3 - Will AppSmith be able to support having ~10 users per app editing several rows at once?
Thanks in advance, AppSmith is a great resource for those getting started!
If you need to display large data sets in your table, we recommend implementing server-side pagination to avoid performance issues. Appsmith supports responses up to 5 MB at a time. Here are some of our guides that should help:
Unfortuantely with the use case that we have, we’ll need something with infinite scrolling support. We’re looking to replicate Google Sheets’ functionality so this is a must!
I calculated how many rows of our largest Postgres table (column wise) are in 5MB and it’s equal to 1901 rows. We had ~20 rows on display and we were already facing issues.
@benjaminbialy in this case, the issue could be that you are using 120 columns. This doesn’t seem like a viable way for your users to work with the table. Have you considered only returning the columns that can be visible on the screen?
So instead of a select * statement, would it be viable to only select the columns your users need to see at a given point in time?
@benjaminbialy how many rows do those have? Typically we see that around 40k cells i.e 20 columns x 2000 rows should be fine. We’re working on improving the virtualization for columns as well here to help this.

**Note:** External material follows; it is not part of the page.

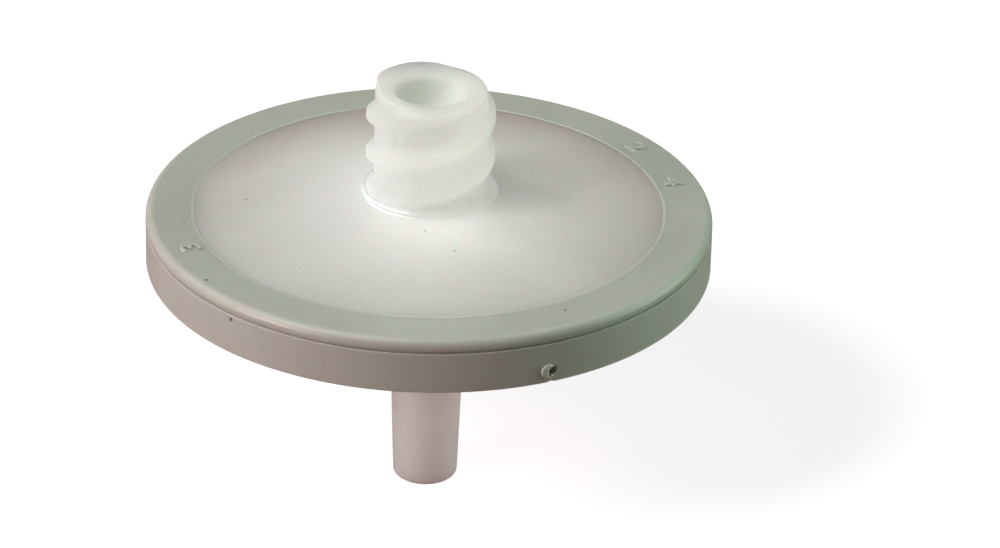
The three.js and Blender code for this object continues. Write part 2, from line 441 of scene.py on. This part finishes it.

That should not be the case unless the smaller tables are also on the same page as the large tables in which case, it’s those that are slowing the entire app down. Could you invite support@appsmith.com to your ap? We’ll have a look at what is going wrong
We are loading nowhere near 5MB of data, I should be able to display 1900 rows (with 120 columns) before running into that size of data.
At the moment I’m displaying all of my data in the table, attempting to replicate Google Sheets’ UI/UX, in the largest table there’s about 100 columns with 30 odd rows.
On the smaller ones, 12-20 columns with about 20 rows, if that.
I have several apps all containing about 7 tables each. The issue is much worse on the larger columned tables but still present on the smaller ones too.
To your understanding, do columns have a greater impact on performance compared to additional rows? I get the sense that it’s more to do with the number of columns than it does with the rows.
Upto 5MB of data is fine when you are using pagination.
In the places combined page you are rendering 160 rows with 90 columns, I believe thats the reason for slowdown you are experiencing.
Normally this would be handled by virtualization, but virtualization doesn’t work with dynamic row height.
Can you please try by setting this as table data {{get_places.data.slice(0,10}} and let us know if it makes things better for you.
When virtualization is in play, usually rows are virtualized so number of rows don’t have any significant performance impact.
@benjaminbialy regarding dynamic row height virtualisation, we haven’t been able to crack it yet. We are yet to figure out if it will work well or not, if you plan to use wrapping i suggest not to exceed 50 records on a page to be very safe.
Coming to infinite scrolling we do plan to support, but we are looking for people who can help us understand why their use-case needs infinite scrolling. Can you help us out with some details on your app, your users and why you need infinite scrolling in the table?